Oil prices dropped more than 1% in early Asian trading on Monday following the arrest of Venezuelan President Nicolas Maduro during an American military operation, and amidst Washington's intention to exploit the country's vast crude oil reserves.
The introduction of larger quantities of Venezuelan oil into the market would raise concerns about an oversupply and further pressure oil prices, which have dropped in recent months.
In morning trading in Asia, Brent crude fell by 0.21% to $60.62 per barrel, while West Texas Intermediate dropped by 0.35% to $57.12.
American forces launched an attack on Caracas in the early hours of Saturday, bombing military targets and transferring Maduro and his wife to New York, where the Venezuelan president will face charges related to drug trafficking.

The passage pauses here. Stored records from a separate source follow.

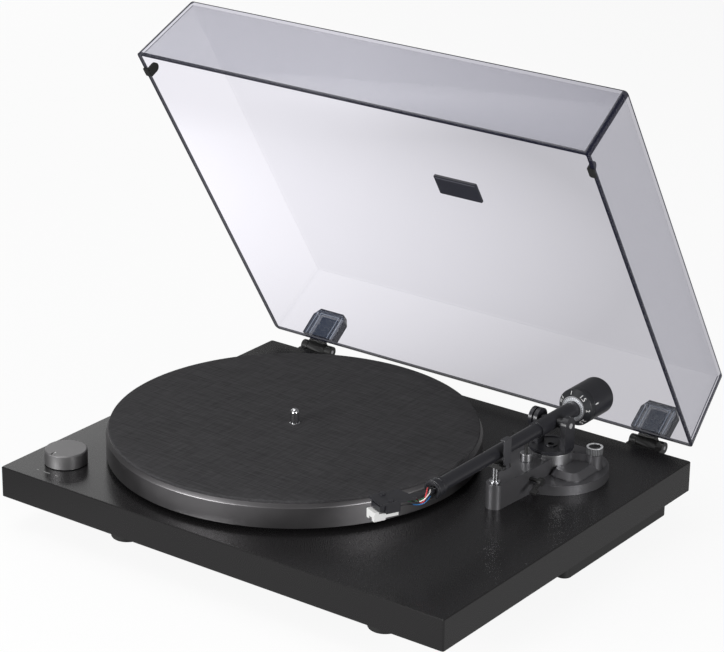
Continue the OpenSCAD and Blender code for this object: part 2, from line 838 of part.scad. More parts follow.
module turret_collar() {
  color([0.55, 0.55, 0.56]) at_pivot() translate([0, 0, pedestal_top + seat])
    tube(turret_r, 8, collar_top - pedestal_top - seat);
}

module lift_housing() {
  color([0.5, 0.5, 0.51]) at_pivot() translate([lift_x, lift_y, column_h + seat])
    tube(lift_r, piston_r + run, 6.5);
}

// ---------------------------------------------------------------- arm lift and rest

lift_bar_r = 1.4;
bar_z = arm_z - tube_r - lift_travel - lift_bar_r;
lift_arc_r = norm([lift_x, lift_y]);

module lift_piston() {
  start = atan2(lift_y, lift_x);
  color([0.08, 0.08, 0.08]) at_pivot() {
    translate([lift_x, lift_y, 8]) cylinder(r = piston_r, h = bar_z - 8);
    translate([0, 0, bar_z - lift_bar_r]) rotate(start - 42) rotate_extrude(angle = 42)
      translate([lift_arc_r - lift_bar_r, 0]) square(2 * lift_bar_r);
    translate([lift_x, lift_y, bar_z - lift_bar_r - 0.6]) cylinder(r = 2, h = lift_bar_r + 1.2);
  }
}

module cue_lever() {
  color([0.06, 0.06, 0.06]) at_pivot() translate([0, lever_y, lever_z]) {
    along_x(1.5, 4, lever_x + 0.1);
    along_x(3.4, lever_x, lever_x + 3);
    translate([lever_x + 0.3, 0, 0]) rotate([18, 0, 0]) translate([0, -10.5, -1.2]) cube([2.4, 10, 2.4]);
    translate([lever_x + 0.3, 0, 0]) rotate([18, 0, 0]) translate([0, -15, -0.9]) cube([5.5, 5, 1.8]);
  }
}

post_top = 34;
rest_x = column_reach * sin(rest_yaw);

module rest_post() {
  color([0.8, 0.8, 0.82]) at_pivot() translate([0, -column_reach, 0]) {
    translate([0, 0, 9]) cylinder(r = 1.5, h = column_h - 8.9);
    translate([0, 0, column_h]) cylinder(r = 4.3, h = 1.4);
    translate([0, 0, column_h + 1.3]) cylinder(r = 2.6, h = post_top - column_h - 1.3);
  }
}

tube_at_rest = arm_z + column_reach * sin(rest_pitch);
cradle_floor = tube_at_rest - tube_r - 2.1;
cradle_in = -tube_r - 1;
cradle_out = tube_r - 0.5;
clip_axis_x = tube_r + 3.5;
clip_axis_z = post_top + 2.2;

module arm_rest() {
  color([0.05, 0.05, 0.05]) at_pivot() translate([rest_x, -column_reach, 0]) difference() {
    union() {
      translate([cradle_in - 1.6, -4.5, post_top]) cube([cradle_out - cradle_in + 1.6, 9, cradle_floor - post_top]);
      translate([cradle_in - 1.6, -4.5, cradle_floor - 0.1]) cube([1.6, 9, 1.5]);
      translate([cradle_out - 1.2, -4.5, cradle_floor - 0.1]) cube([1.2, 9, 1.5]);
      translate([clip_axis_x, 0, clip_axis_z]) along_y(1.7, -4.5, 4.5);
      translate([cradle_out - 0.1, -4.5, clip_axis_z - 1.7]) cube([clip_axis_x - cradle_out + 0.1, 9, 3]);
    }
    translate([clip_axis_x, 0, clip_axis_z]) along_y(0.8 + seat, -8, 8);
    translate([clip_axis_x - 2, -2.6, post_top + 0.3]) cube([far, 5.2, 8]);
  }
}

module arm_clip() {
  top = 59.8;
  color([0.08, 0.08, 0.08]) at_pivot() translate([rest_x, -column_reach, 0]) {
    translate([clip_axis_x, 0, clip_axis_z]) along_y(0.8 - run, -4.5, 4.5);
    translate([clip_axis_x, 0, clip_axis_z]) along_y(1.7, -2.3, 2.3);
    translate([clip_axis_x - 0.2, -2.3, clip_axis_z]) cube([1.6, 4.6, 6]);
    translate([clip_axis_x - 0.2, -4.5, clip_axis_z + 3]) cube([1.6, 9, top - clip_axis_z - 3]);
    translate([clip_axis_x - 3.2, -4.5, top - 1.2]) cube([3.2, 9, 1.2]);
  }
}

module anti_skate_knob() {
  color([0.25, 0.25, 0.25]) at_pivot() translate([boss_x, boss_y, 0]) difference() {
    union() {
      translate([0, 0, 8]) cylinder(r = 2, h = column_h + gap - 7.9);
      translate([0, 0, column_h + gap]) cylinder(r = skate_r, h = 6);
    }
    translate([0, 0, column_h + gap + 5]) cylinder(r = skate_r - 1.8, h = 2);
  }
}

// ---------------------------------------------------------------- yoke and arm

ear_in = housing_r + 5.4;
ear_t = 5;
disc_in = housing_r + 2.9;
disc_t = 8;
yoke_t = 2.6;

module yaw_post() {
  color([0.75, 0.75, 0.77]) on_yoke() translate([0, 0, -10]) difference() {
    cylinder(r = yaw_r, h = yoke_foot + 10);
    translate([0, 0, -1]) cylinder(r = 2.6, h = far);
  }
}

module yoke() {
  color([0.07, 0.07, 0.075]) on_yoke() difference() {
    union() {
      translate([0, 0, yoke_foot]) cylinder(r = turret_r - 0.4, h = yoke_t);
      translate([0, 0, yoke_foot + 0.9]) cylinder(r = turret_r + 0.3, h = 0.9);
      translate([ear_in, -7, yoke_foot + 1]) cube([ear_t, 14, arm_z - yoke_foot - 1]);
      translate([0, 0, arm_z]) along_x(7, ear_in, ear_in + ear_t);
      translate([-disc_in - 4, -5, yoke_foot + 1]) cube([4, 10, arm_z - yoke_foot - 1]);
      translate([0, 0, arm_z]) along_x(8.2, -disc_in - disc_t, -disc_in);
    }
    translate([0, 0, arm_z]) along_x(1.8 + seat, -far, far);
    translate([0, 0, yoke_foot - 1]) cylinder(r = 2.6, h = far);
    translate([0, 0, yoke_foot + yoke_t - 0.8]) difference() {
      cylinder(r = turret_r - 2.6, h = far);
      translate([ear_in, -7, -1]) cube([far, 14, far]);
      translate([0, 0, arm_z - yoke_foot - yoke_t + 0.8]) along_x(7, ear_in, far);
      translate([-far, -5, -1]) cube([far - disc_in, 10, far]);
      translate([0, 0, arm_z - yoke_foot - yoke_t + 0.8]) along_x(8.2, -far, -disc_in);
      cylinder(r = 5, h = 1);
    }
    translate([0, 0, arm_z]) difference() {
      along_x(9, -disc_in - 4.8, -disc_in - 3.2);
      along_x(6.8, -disc_in - 5, -disc_in - 3);
    }
  }
}

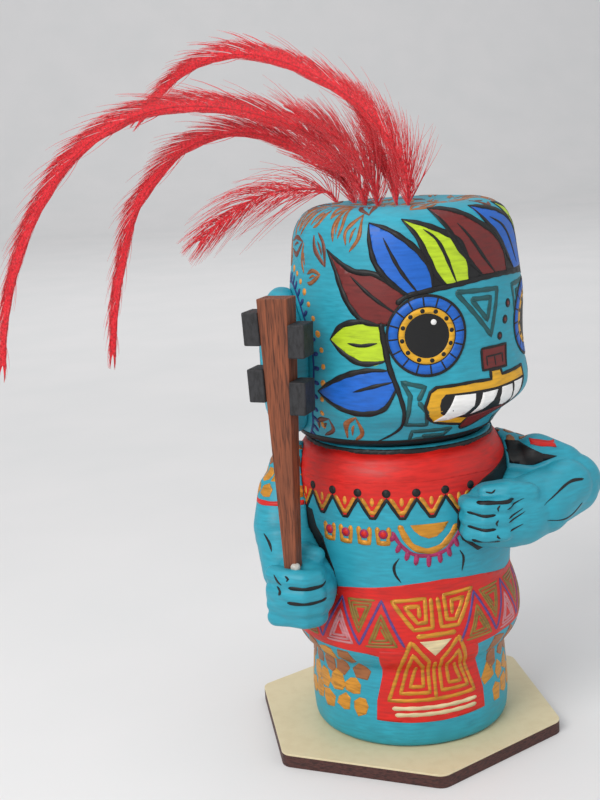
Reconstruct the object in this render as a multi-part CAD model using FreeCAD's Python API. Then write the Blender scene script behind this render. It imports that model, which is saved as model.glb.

US President Donald Trump said the United States would now manage Venezuela and would send American companies to repair its severely deteriorated oil infrastructure.
After years of underinvestment and sanctions, Venezuela currently produces about a million barrels per day, down from about 3.5 million barrels per day in 1999.
However, analysts say that alongside other key issues regarding Venezuela's future, significantly increasing its oil production will not be easy or quick.
Giovanni Stonovo from the UBS Group told Agence France-Presse that "any rebound in production would require significant investment given the deteriorated infrastructure due to years of mismanagement and lack of investments."